DATA SHOWN:
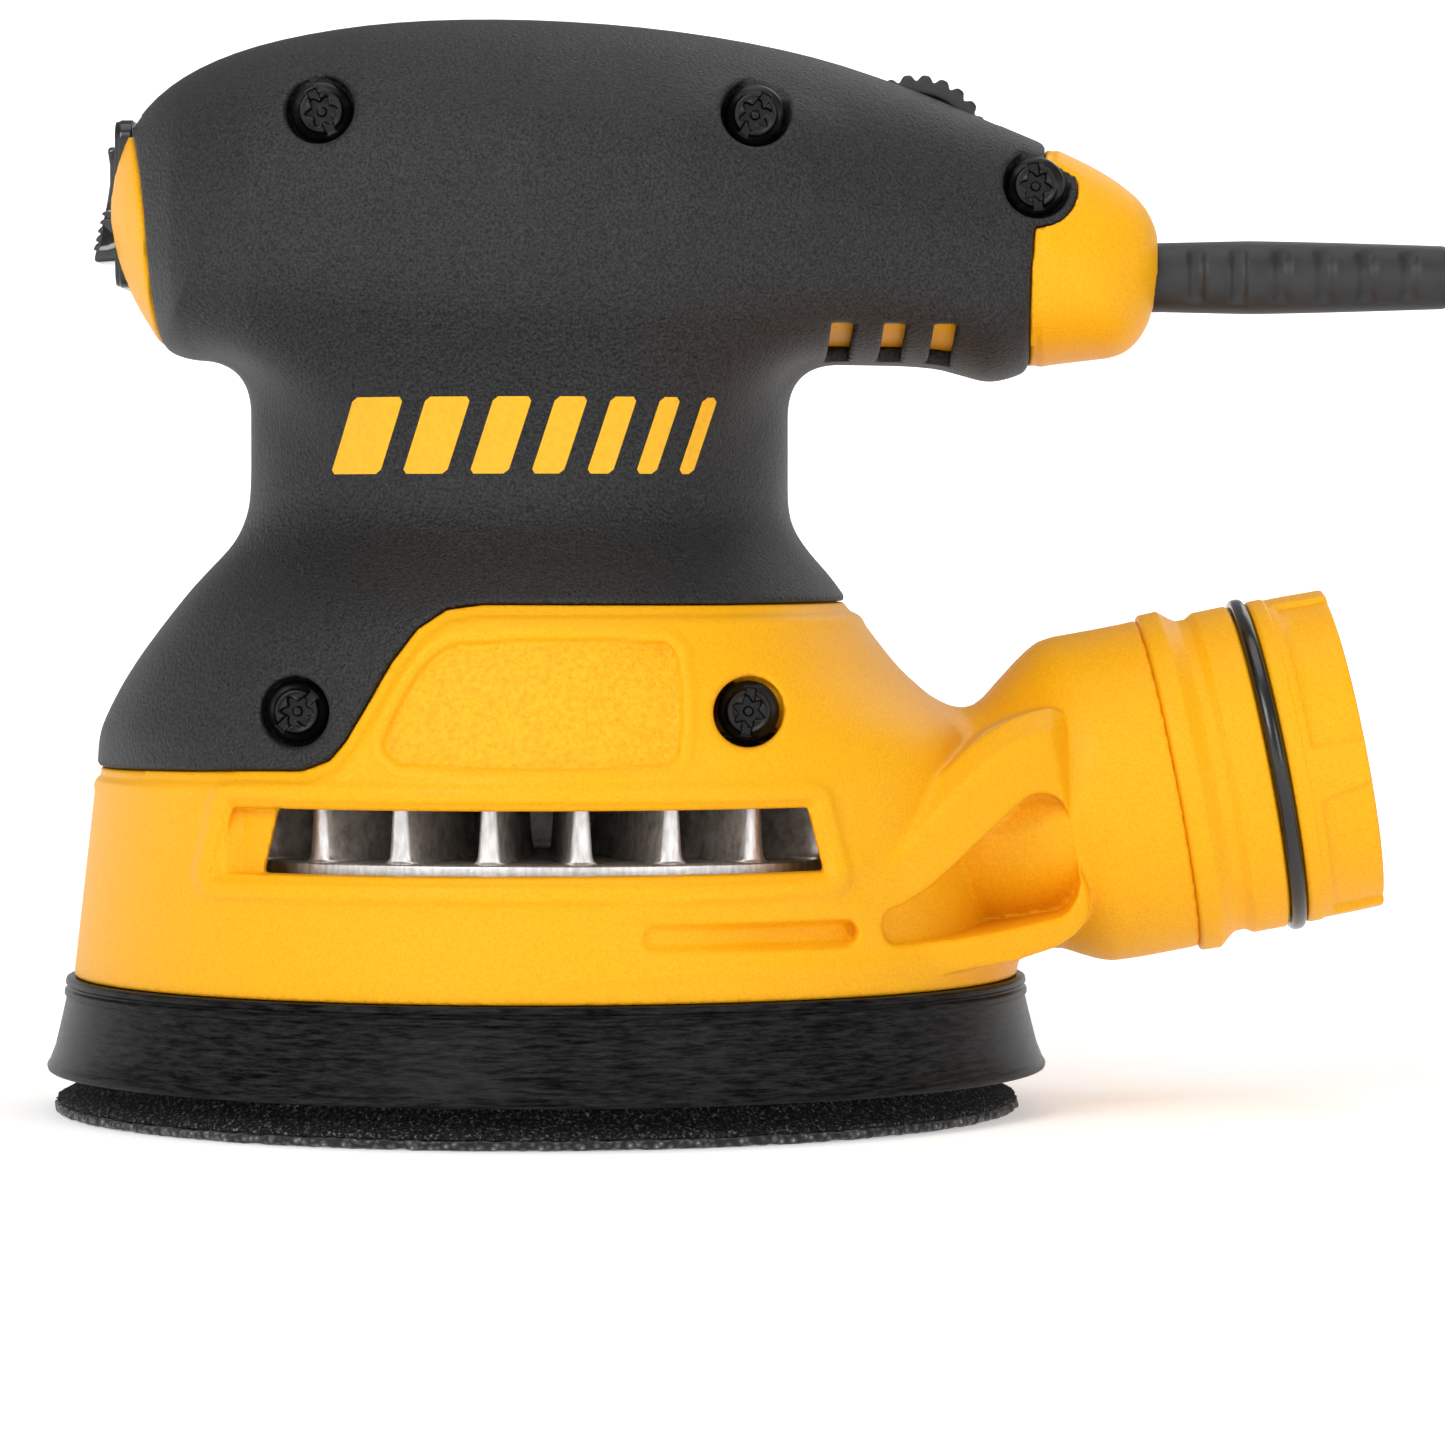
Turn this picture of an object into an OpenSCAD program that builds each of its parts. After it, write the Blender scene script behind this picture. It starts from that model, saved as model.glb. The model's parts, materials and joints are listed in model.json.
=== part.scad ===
// Random-orbit palm sander with a 125 mm pad.
// Millimetres. The origin is where the motor axis meets the pad's face.
// +X points to the cord and the dust outlet.

/* [Pad] */
// Diameter of the hook face
pad_d = 125; // [124:0.5:126]
// Distance from the motor axis to the pad axis
orbit_offset = 1.2; // [0.8:0.1:1.4]
// Diameter of the circle through the dust holes
dust_hole_pcd = 65; // [60:1:68]
// Radius of a dust hole
dust_hole_r = 4.5; // [3.5:0.5:5]
// Number of dust holes
dust_holes = 8; // [5, 6, 8]

/* [Housing] */
// Thickness of the plastic wall
wall = 2.5; // [2.2:0.1:2.6]
// Thickness of the soft grip skin
skin = 2; // [1.5:0.1:2.2]
// Height of the lower rim above the pad's face
rim_z = 17.5; // [17.3:0.1:17.7]
// Half-length of the exhaust window
window_half = 36; // [30:1:37]
// Height of the exhaust window
window_h = 8.2; // [6:0.2:8.4]

/* [Fan] */
// Radius of the fan
fan_r = 51; // [48:0.5:52]
// Number of cooling blades
fan_blades = 28; // [20:1:30]
// Thickness of a cooling blade
blade_t = 2.6; // [2:0.1:3]

/* [Dust outlet] */
// Upward tilt of the outlet
outlet_tilt = 11; // [10:0.5:12]
// Radius of the outlet tube
outlet_r = 21.2; // [21:0.1:21.4]
// Radius of the bore through the outlet
outlet_bore_r = 17; // [16:0.1:17.5]

/* [Controls] */
// Radius of the speed dial
dial_r = 9.5; // [9.2:0.1:9.6]

/* [Cord] */
// Diameter of the cord
cord_d = 7; // [6.5:0.1:7]
// Mean radius of the coil
coil_r = 42; // [40:0.5:43]
// Turns side by side in the coil
coil_columns = 4; // [4]
// Layers of turns in the coil
coil_layers = 2; // [2]

/* [Hidden] */
$fn = 64;
eps = 0.5;
big = 200;
yellow = "#f2a81d";
black = "#2a2a2b";
steel = "#b4b6b8";
copper = "#b4663a";

// Body, from the rim to the head: height against reach to the front, rear and side
front_reach = [
    [17, 61.3], [44.4, 58.1], [49, 58], [53.3, 55.9], [58.8, 52.6], [64.3, 48.4], [69, 44.5],
    [73.7, 40.2], [77, 38.7], [92.9, 38.4], [95.3, 39.7], [98, 42], [101, 42],
];
rear_reach = [
    [17, 61.3], [44.4, 58.1], [49, 55], [53.3, 50.5], [58.8, 44.5], [65.5, 39.3], [70.5, 35.4],
    [75.2, 32.2], [78, 31.4], [92, 31.6], [95.3, 35.8], [98, 42], [101, 42],
];
side_reach = [
    [17, 61.3], [44.4, 58.1], [58, 55], [65, 52.5], [68, 46], [72, 38], [76, 34.2], [80, 33],
    [92, 33], [96, 33.6], [101, 34.4],
];
body_levels = [rim_z, 31, 44.4, 49, 53.3, 58.8, 64.8, 68, 72, 76, 80, 92, 95.3, 98, 101];
hollow_levels = [rim_z - 0.5, 31, 44.4, 49, 53.3, 58.8, 64.8, 68, 72, 76, 80, 92, 104];
neck_top = 92;
body_top = 101;
body_facets = 32;

// Head, from nose to tail: distance along X, underside, top, half-width
head_stations = [
    [-57, 111, 119, 12], [-55.5, 107.5, 124, 20], [-53, 103.6, 128, 27], [-50, 99, 131.5, 32],
    [-46, 97.4, 134.5, 35.5], [-38, 97, 137.6, 39], [-22, 97, 140.3, 42], [0, 97, 141, 42],
    [18, 97, 139.8, 38.5], [34, 96.4, 136.8, 32.5], [46, 95.8, 132.6, 26], [58, 94.8, 127.9, 20.5],
    [68, 96.2, 123.6, 17], [74, 97.6, 120.6, 14.5], [77.6, 100.7, 117.6, 11.5], [80, 104, 113.5, 8],
];
head_facets = 24;
head_square = 2.4;
head_square_low = 3;
head_low = 0.38;
nose_x = -57;
tail_x = 80;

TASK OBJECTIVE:
Please repeat the material above, word for word and in full.

REPLY:
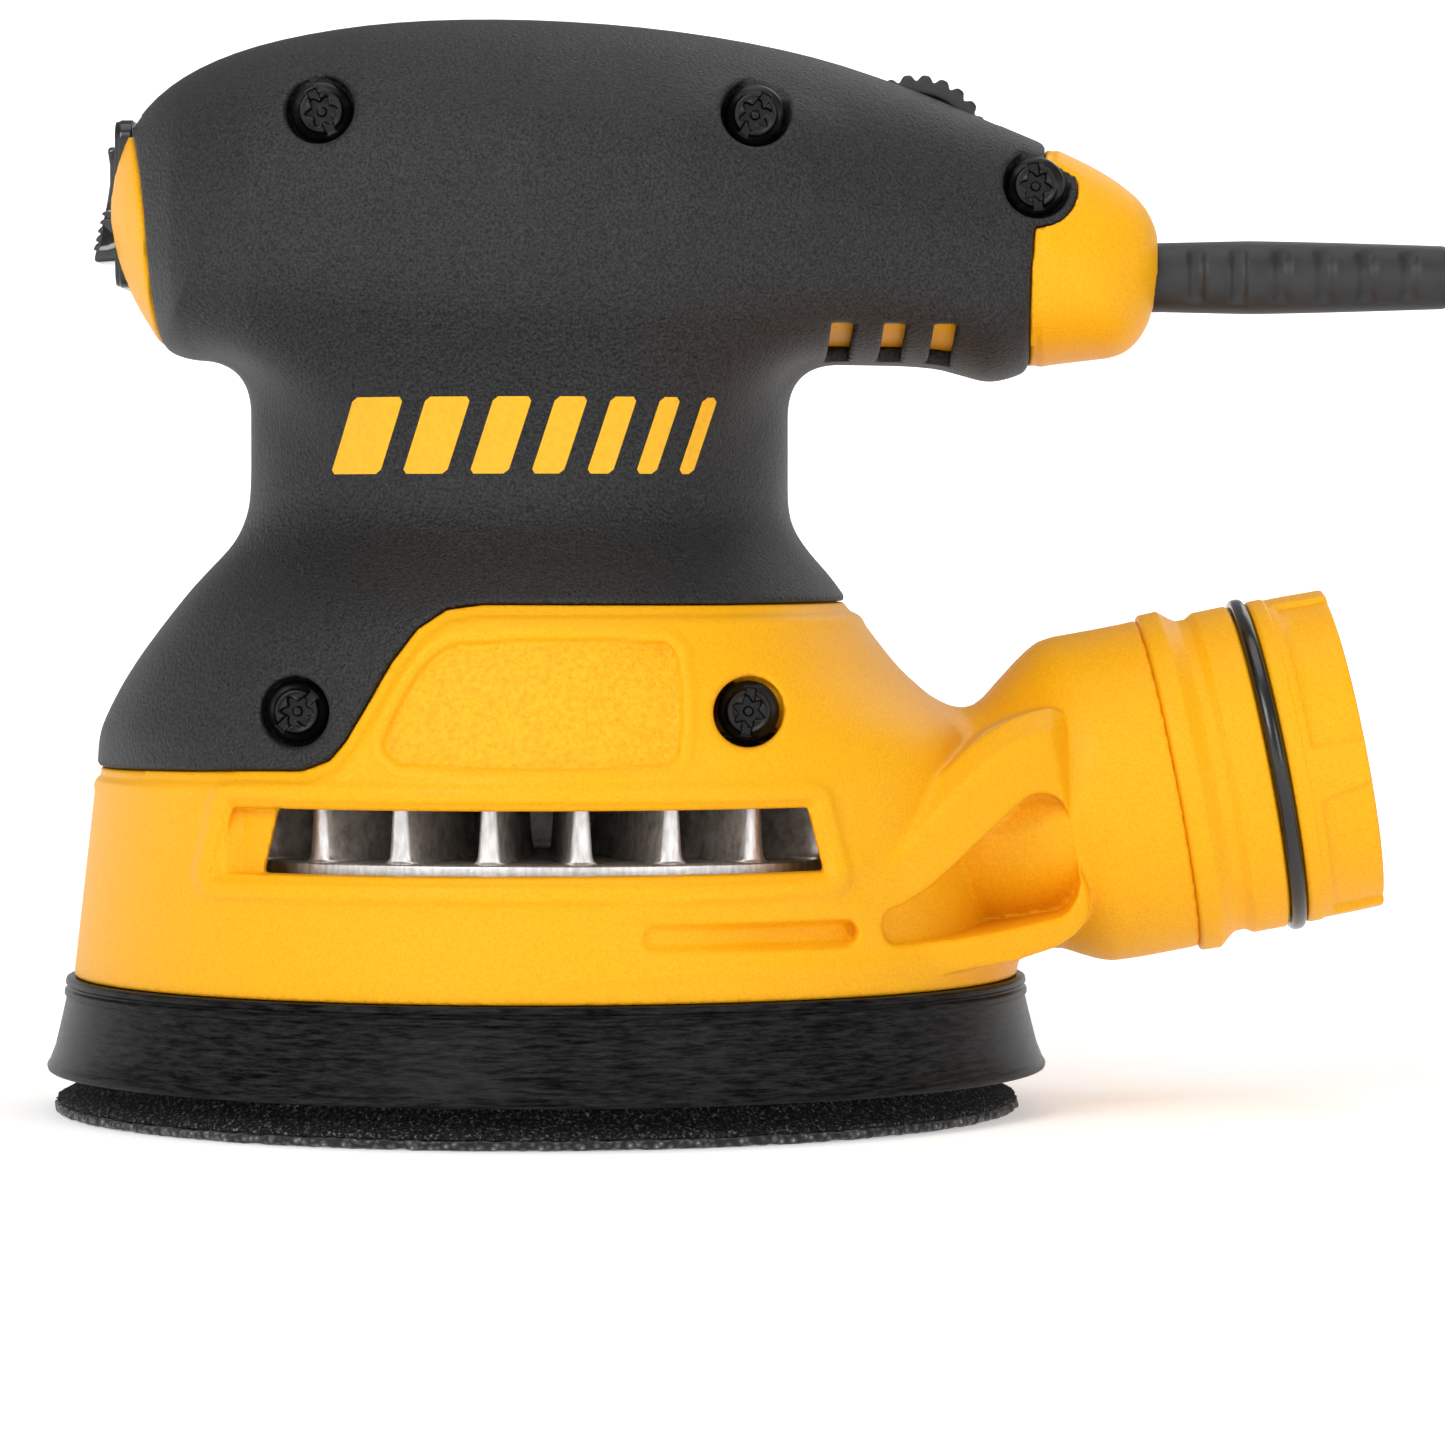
Turn this picture of an object into an OpenSCAD program that builds each of its parts. After it, write the Blender scene script behind this picture. It starts from that model, saved as model.glb. The model's parts, materials and joints are listed in model.json.
=== part.scad ===
// Random-orbit palm sander with a 125 mm pad.
// Millimetres. The origin is where the motor axis meets the pad's face.
// +X points to the cord and the dust outlet.

/* [Pad] */
// Diameter of the hook face
pad_d = 125; // [124:0.5:126]
// Distance from the motor axis to the pad axis
orbit_offset = 1.2; // [0.8:0.1:1.4]
// Diameter of the circle through the dust holes
dust_hole_pcd = 65; // [60:1:68]
// Radius of a dust hole
dust_hole_r = 4.5; // [3.5:0.5:5]
// Number of dust holes
dust_holes = 8; // [5, 6, 8]

/* [Housing] */
// Thickness of the plastic wall
wall = 2.5; // [2.2:0.1:2.6]
// Thickness of the soft grip skin
skin = 2; // [1.5:0.1:2.2]
// Height of the lower rim above the pad's face
rim_z = 17.5; // [17.3:0.1:17.7]
// Half-length of the exhaust window
window_half = 36; // [30:1:37]
// Height of the exhaust window
window_h = 8.2; // [6:0.2:8.4]

/* [Fan] */
// Radius of the fan
fan_r = 51; // [48:0.5:52]
// Number of cooling blades
fan_blades = 28; // [20:1:30]
// Thickness of a cooling blade
blade_t = 2.6; // [2:0.1:3]

/* [Dust outlet] */
// Upward tilt of the outlet
outlet_tilt = 11; // [10:0.5:12]
// Radius of the outlet tube
outlet_r = 21.2; // [21:0.1:21.4]
// Radius of the bore through the outlet
outlet_bore_r = 17; // [16:0.1:17.5]

/* [Controls] */
// Radius of the speed dial
dial_r = 9.5; // [9.2:0.1:9.6]

/* [Cord] */
// Diameter of the cord
cord_d = 7; // [6.5:0.1:7]
// Mean radius of the coil
coil_r = 42; // [40:0.5:43]
// Turns side by side in the coil
coil_columns = 4; // [4]
// Layers of turns in the coil
coil_layers = 2; // [2]

/* [Hidden] */
$fn = 64;
eps = 0.5;
big = 200;
yellow = "#f2a81d";
black = "#2a2a2b";
steel = "#b4b6b8";
copper = "#b4663a";

// Body, from the rim to the head: height against reach to the front, rear and side
front_reach = [
    [17, 61.3], [44.4, 58.1], [49, 58], [53.3, 55.9], [58.8, 52.6], [64.3, 48.4], [69, 44.5],
    [73.7, 40.2], [77, 38.7], [92.9, 38.4], [95.3, 39.7], [98, 42], [101, 42],
];
rear_reach = [
    [17, 61.3], [44.4, 58.1], [49, 55], [53.3, 50.5], [58.8, 44.5], [65.5, 39.3], [70.5, 35.4],
    [75.2, 32.2], [78, 31.4], [92, 31.6], [95.3, 35.8], [98, 42], [101, 42],
];
side_reach = [
    [17, 61.3], [44.4, 58.1], [58, 55], [65, 52.5], [68, 46], [72, 38], [76, 34.2], [80, 33],
    [92, 33], [96, 33.6], [101, 34.4],
];
body_levels = [rim_z, 31, 44.4, 49, 53.3, 58.8, 64.8, 68, 72, 76, 80, 92, 95.3, 98, 101];
hollow_levels = [rim_z - 0.5, 31, 44.4, 49, 53.3, 58.8, 64.8, 68, 72, 76, 80, 92, 104];
neck_top = 92;
body_top = 101;
body_facets = 32;

// Head, from nose to tail: distance along X, underside, top, half-width
head_stations = [
    [-57, 111, 119, 12], [-55.5, 107.5, 124, 20], [-53, 103.6, 128, 27], [-50, 99, 131.5, 32],
    [-46, 97.4, 134.5, 35.5], [-38, 97, 137.6, 39], [-22, 97, 140.3, 42], [0, 97, 141, 42],
    [18, 97, 139.8, 38.5], [34, 96.4, 136.8, 32.5], [46, 95.8, 132.6, 26], [58, 94.8, 127.9, 20.5],
    [68, 96.2, 123.6, 17], [74, 97.6, 120.6, 14.5], [77.6, 100.7, 117.6, 11.5], [80, 104, 113.5, 8],
];
head_facets = 24;
head_square = 2.4;
head_square_low = 3;
head_low = 0.38;
nose_x = -57;
tail_x = 80;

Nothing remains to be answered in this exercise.